The cited analysis connects the decision to the 22 April 2025 attack near Pahalgam and the Cabinet Committee on Security’s action the next day. It also places the pause in a longer sequence involving the 2019 reorganisation of Jammu and Kashmir, India’s 2023 modification notice, objections to Indian projects, and conflict over dispute-resolution proceedings.

How does the Indus Waters Treaty divide the rivers between India and Pakistan?

The treaty allocated unrestricted Indian use of the eastern rivers—the Ravi, Beas and Sutlej—while assigning Pakistan use of the western rivers—the Indus, Jhelum and Chenab. India nevertheless retained defined western-river rights for limited irrigation, domestic and navigational uses, non-consumptive uses, and treaty-compliant run-of-river hydropower.

Why is Jammu and Kashmir central to the treaty debate?

The western rivers are connected to local electricity generation, roads, employment, flood management and mountain infrastructure. The article presents treaty design restrictions and recurring objections to projects as part of a developmental burden, while noting that it does not quantify that burden.

Why did the treaty’s dispute-resolution process become controversial?

India preferred the Neutral Expert route for technical issues involving the Kishenganga and Ratle projects, while Pakistan sought proceedings before a Court of Arbitration. The advancement of both tracks created disagreement over the treaty’s intended sequence and over which institution had authority to decide overlapping issues.
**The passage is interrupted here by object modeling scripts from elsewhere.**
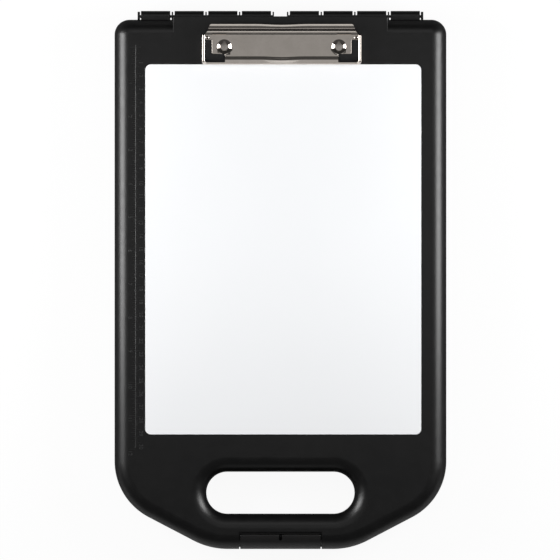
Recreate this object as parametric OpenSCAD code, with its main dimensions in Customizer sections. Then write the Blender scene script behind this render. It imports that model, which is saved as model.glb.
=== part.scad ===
// Storage clipboard case: a shallow tray with a hinged lid, a carry handle at the front,
// a swing-over latch, a white writing panel on the lid and a low spring clip behind it.
// X runs across the case, +Y runs to the hinge, +Z is up. The origin is on the underside,
// in the middle of the overall box.

/* [Case] */
// Width across the two long sides
case_w = 251.6; // [236:0.2:270]
// Length from the front edge to the back wall
case_l = 401.4; // [380:0.2:430]
// Height of the tray from the underside to the seam
tray_h = 24; // [20:0.5:40]
// Height of the lid from the seam to its flat top
lid_h = 15; // [14:0.5:24]
// Thickness of the moulded walls
wall = 2.4; // [2:0.1:3]
// Gap at the seam between the tray and the lid
seam = 0.3; // [0.2:0.05:0.6]
// Radius of the back corners seen from above
back_corner_r = 11.4; // [8:0.2:20]
// Radius of the rounded edge round the top of the lid
shoulder_r = 11.4; // [8:0.2:12]
// Radius of the rounded edge round the underside of the tray
foot_r = 6; // [4:0.5:8]
// Distance from the front edge to where the long sides begin to turn in
side_turn_y = 66.7; // [60:0.1:80]
// Radius where each long side turns in towards the handle
side_turn_r = 48; // [40:0.5:60]
// Angle between the slanted sides and the front edge, in degrees
slant = 27.6; // [24:0.2:32]
// Radius where each slanted side turns into the front edge
front_turn_r = 57; // [50:1:100]

/* [Tray interior] */
// Height of the locating lip that stands inside the lid wall
lip_h = 2; // [1:0.25:3]
// Thickness of the locating lip
lip_t = 1.2; // [1:0.1:2]
// Thickness of the divider between the paper bay and the pen bay
divider_t = 1.8; // [1.2:0.1:3]
// Height of the divider above the tray floor
divider_h = 17; // [8:0.5:20]
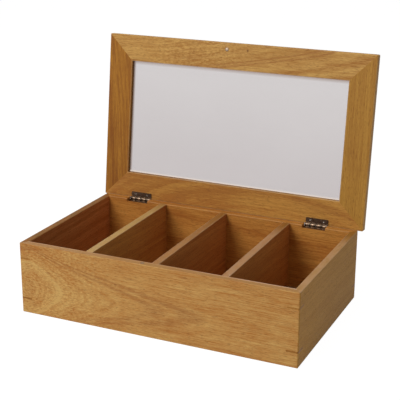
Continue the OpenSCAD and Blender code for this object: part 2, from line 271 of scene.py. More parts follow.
    # the tone runs from the pale wood at 0 to the deep wood at 1, each mark with its share
    tone = weigh(group, rings, given["Rings"], 0.5)
    tone = weigh(group, fine, 2.9, tone)
    tone = weigh(group, blotch, 0.6, tone)
    for mark, share in ((outside, 0.18), (heart_end, given["Deep End"]), (sapwood, -0.28),
                        (pale_ring, -0.6), (dark_heart, 0.1)):
        tone = calc(group, "MULTIPLY_ADD", mark, share, tone)
    swing = calc(group, "MULTIPLY", calc(group, "SUBTRACT", tone, 0.5), given["Contrast"])
    tone = calc(group, "ADD", swing, 0.5, clamp=True)
    colour = blend_colours(group, tone, given["Pale"], given["Deep"])
    for mark, share, stain in ((streak, given["Streaks"], given["Streak"]),
                               (dark_ring, 0.5, given["Streak"]),
                               (pore, 0.45, given["Pore"]),
                               (knot, 0.8, given["Pore"])):
        colour = blend_colours(group, calc(group, "MULTIPLY", mark, share), colour, stain)
    open_wood = calc(group, "MULTIPLY_ADD", pore, 0.4, fine)
    group.links.new(colour, result["Color"])
    group.links.new(ramp(group, open_wood, 0.2, 1.1, 0.46, 0.62), result["Roughness"])
    group.links.new(calc(group, "SUBTRACT", calc(group, "MULTIPLY", fine, 0.5), pore), result["Height"])
    return group


def make_worn_and_highlit_edges():
    """Masks of a board's narrow faces, for a painted sheen, and of its long edges, sanded and painted
    lighter.
    """
    group, given, result = new_group(
        "worn edges",
        [
            ("Place", "NodeSocketVector", (0, 0, 0)),
            ("Half Size", "NodeSocketVector", (100, 40, 4)),
            ("Width", "NodeSocketFloat", 1.2),
        ],
        [("Amount", "NodeSocketFloat"), ("Narrow Face", "NodeSocketFloat")],
    )
    from_middle = calc_vector(group, "ABSOLUTE", given["Place"])
    inset = calc_vector(group, "SUBTRACT", given["Half Size"], from_middle)
    inset = add(group, "ShaderNodeSeparateXYZ", {0: inset}).outputs
    edge = calc(group, "MULTIPLY", ramp(group, inset["Y"], given["Width"], 0.0),
                ramp(group, inset["Z"], given["Width"], 0.0))
    face_from, face_full = 0.5, 0.1
    patchy = ramp(group, grain_noise(group, given["Place"], 14, 3).outputs["Fac"], 0.3, 0.7, 0.5, 1.0)
    group.links.new(calc(group, "MULTIPLY", edge, patchy), result["Amount"])
    speckle = grain_noise(group, given["Place"], 16, 5, 4.0, 0.65).outputs["Fac"]
    grained = ramp(group, speckle, 0.35, 0.65, 0.5, 1.0)
    narrow_face = ramp(group, inset["Y"], face_from, face_full)
    group.links.new(calc(group, "MULTIPLY", narrow_face, grained), result["Narrow Face"])
    return group


timber_figure = make_timber_figure()
worn_and_highlit_edges = make_worn_and_highlit_edges()
lacquer_ior = 1.48
# the long edges are paled partly as sanding wear and partly as a painted highlight
sanded_and_highlit_wood = srgb(236, 206, 162)
# a painted shade of brown on the narrow faces, where their painted sheen fades out
shaded_narrow_face = srgb(152, 102, 44)
# the painted highlight strip comes in from the first place to the second, through the board and along it
strip_depths = (-1.2, -2.6)
strip_stretch = (20, 135)
strip_strength = (0.3, 1.0)
millimetre = 0.001


def start_material(name):
    """A new material, its tree and its surface, and a place on the object for its patterns."""
    material = bpy.data.materials.new(name)
    material.use_nodes = True
    tree = material.node_tree
    place = add(tree, "ShaderNodeTexCoord").outputs["Object"]
    return material, tree, tree.nodes["Principled BSDF"], place


def cover(tree, surface, colour, finish, strength, distance):
    """Gives a surface its colour, and a group's roughness and relief."""
    relief = {"Height": finish.outputs["Height"], "Strength": strength, "Distance": distance}
    bump = add(tree, "ShaderNodeBump", relief)
    tree.links.new(colour, surface.inputs["Base Color"])
    tree.links.new(finish.outputs["Roughness"], surface.inputs["Roughness"])
    tree.links.new(bump.outputs["Normal"], surface.inputs["Normal"])


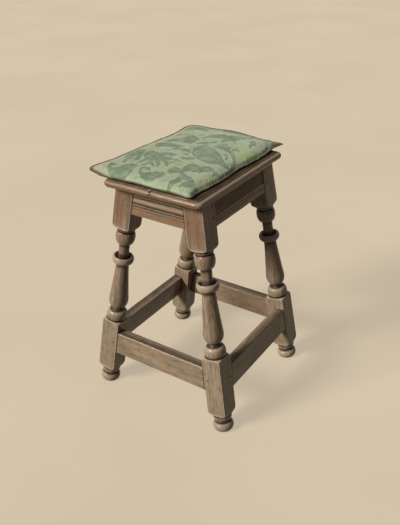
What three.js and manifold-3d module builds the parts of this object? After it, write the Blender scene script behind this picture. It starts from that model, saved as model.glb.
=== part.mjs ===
// A joined stool: four turned legs splayed both ways, moulded rails under a seat board with a
// rounded edge, box stretchers near the floor, pegs through every joint, and a loose squab pad
// in green damask. Millimetres, +Z up, the long side along X, the front towards -Y, and the
// origin on the floor under the middle of the seat.
import * as THREE from "three";
import { mergeVertices } from "three/addons/utils/BufferGeometryUtils.js";
import Module from "manifold-3d";

const wasm = await Module();
wasm.setup();

// Seat board
const seatHeight = 553;
const boardLength = 351;
const boardWidth = 247;
const boardThick = 16;
const boardCorner = 15;
const boardEdge = 6;

// Frame: spans over the outer faces of the legs just under the board, splays in degrees
const frameLength = 293;
const frameWidth = 217;
const lengthSplay = 4.1;
const widthSplay = 9;
const legSquare = 46;

// Rails and stretchers: heights are of their own faces, which lean with the legs
const railHeight = 61;
const railThick = 22;
const grooveDepth = 1.6;
const stretcherHeight = 57;
const stretcherThick = 24;
const stretcherChamfer = 2.5;
const faceSetback = 1;

// Tenons and pegs
const tenonThick = 8;
const tenonLength = 24;
const tenonShoulder = 6;
const tenonFaceInset = 8;
const pegDiameter = 7;
const pegLength = 30;
const pegProud = 0.4;
const pegEdgeInset = 9;
const boardPegDepth = 20;
const boardPegInset = 25;

// Square blocks of a leg: how far they run on past the rail and the stretcher
const blockUnderRail = 44;
const blockOverStretcher = 27;
const blockUnderStretcher = 60;
const blockShoulder = 9;

// Turned lengths down a leg; the tapered body of the baluster takes what is left
const collarLength = 10;
const ballLength = 33;
const neckLength = 32;
const ringLength = 19;
const ringDish = 8;
const balusterBase = 21;
const coveLength = 9;
const bulbLength = 25;
const cupLength = 21;
const footLength = 21.5;

// Turned diameters
const collarDiameter = 42;
const collarWaist = 35;
const ballDiameter = 44.5;
const neckDiameter = 25;
const neckWaist = 24;
const ringDiameter = 49.5;
const ringRim = 42;
const ringFoot = 34;
const balusterTop = 29;
const balusterDiameter = 46;
const balusterNeck = 24;
const coveDiameter = 35;
const bulbDiameter = 48.5;
const bulbSeat = 39;
const scribeDepth = 0.7;
const cupDiameter = 45;
const footNeck = 29;
const footDiameter = 48;
const footSole = 22;
const coreDiameter = 20;

// Squab pad: its spans, how far it lies off the middle of the board, and its thicknesses
const padLength = 356;
const padWidth = 280;
const padOffsetX = 9;
const padOffsetY = 23;
const padEdge = 9;
const padCrown = 6;
const padDrawIn = 3;
const coverThick = 1;
const liningThick = 0.8;

// Fits
const jointGap = 0.3;
const overrun = 5;
const weld = 1e-4;

const turnSides = 16;
const pegSides = 8;
const padPlanSamples = 2;

const oak = { color: 0x8a6a52, roughness: 0.55, metalness: 0 };
const oakDark = { color: 0x7b5d48, roughness: 0.58, metalness: 0 };
const pegOak = { color: 0x6a4e3c, roughness: 0.6, metalness: 0 };
const damask = { color: 0x9fb592, roughness: 0.5, metalness: 0 };
const wool = { color: 0xcfc3a4, roughness: 0.95, metalness: 0 };
const linen = { color: 0xb9ab8c, roughness: 0.9, metalness: 0 };

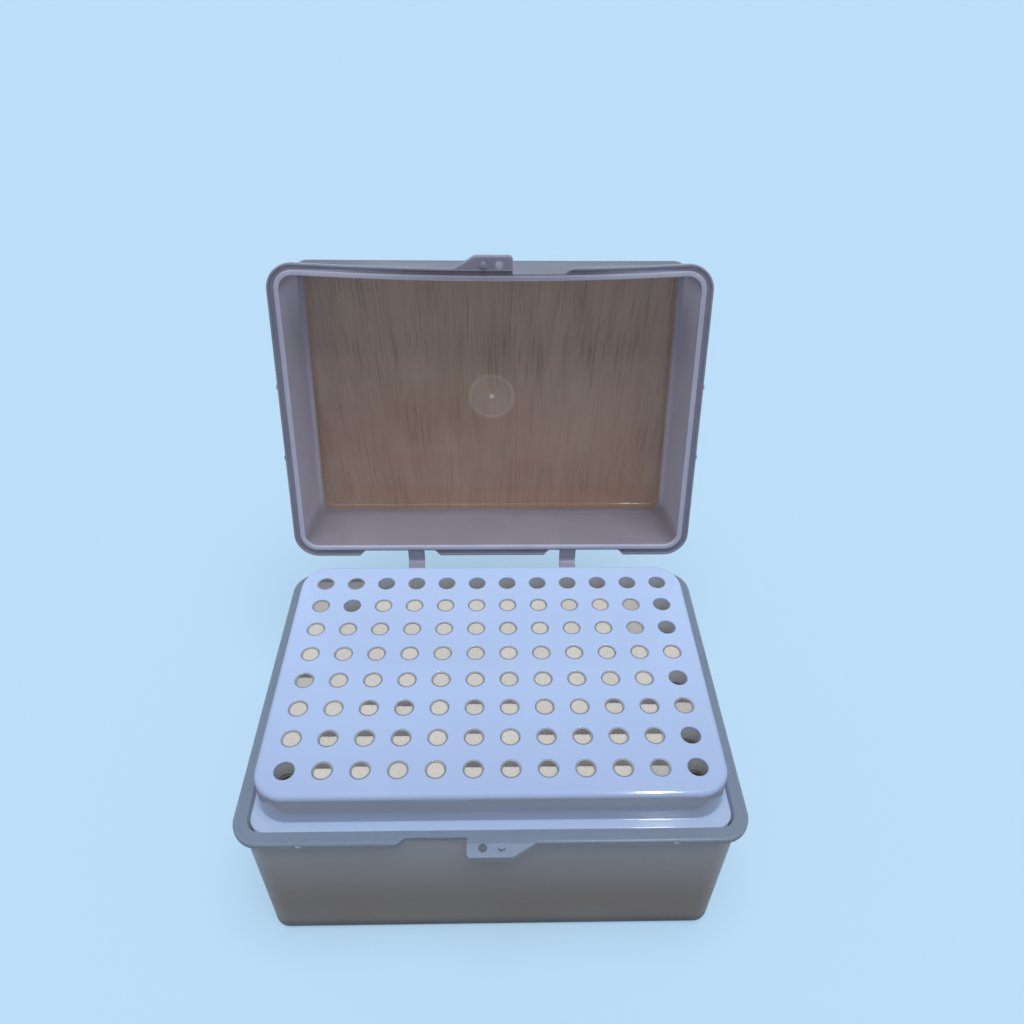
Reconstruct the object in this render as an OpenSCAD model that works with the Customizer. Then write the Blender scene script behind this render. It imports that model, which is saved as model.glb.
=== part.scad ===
// Hinged box of pipette tips: a tub and a lid moulded with two strap hinges,
// a rack that drops into the tub's mouth, and the tips that stand in the rack.
// Millimetres. The origin is at the centre of the tub's underside, +Z is up,
// the latch side faces -Y and the hinge side faces +Y.

/* [Tub] */
// Height of the tub
tub_h = 48.3; // [47:0.1:60]
// Wall of the tub and of the lid
wall = 1.2; // [1:0.05:1.4]
// Thickness of the tub's floor
floor_t = 1.5; // [1.2:0.1:2.5]
// Radius of the upright corners at the rim
corner_r = 5.2; // [4.5:0.1:6]
// Inward lean of the tub's walls over its height
tub_lean = 0.9; // [0.3:0.1:1.2]
// Radius of the tub's lower outer edge
foot_r = 2.2; // [1.6:0.1:2.6]

/* [Rim] */
// Overhang of the rim flanges beyond the walls
flange_w = 2.1; // [1.6:0.1:2.6]
// Thickness of the rim flanges
flange_t = 1.4; // [1.2:0.1:1.8]
// Gap between the closed lid and the tub
lid_gap = 0.3; // [0.2:0.05:0.5]
// Depth of the channel in the lid's flange
channel_t = 0.35; // [0.2:0.05:0.5]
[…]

Does placing the treaty in abeyance mean India can immediately stop river flows to Pakistan?

Not on the evidence presented in the article, which does not establish an immediate hydrological outcome or quantify water that could be stored, redirected or withheld. Physical control over flows depends on terrain, seasons and existing or future infrastructure.

How can the Indus Waters Treaty be formally modified?

Article XII, as described in the article, provides for modification through a duly ratified treaty between the two governments. India’s January 2023 notice sought modification but did not itself amend the treaty.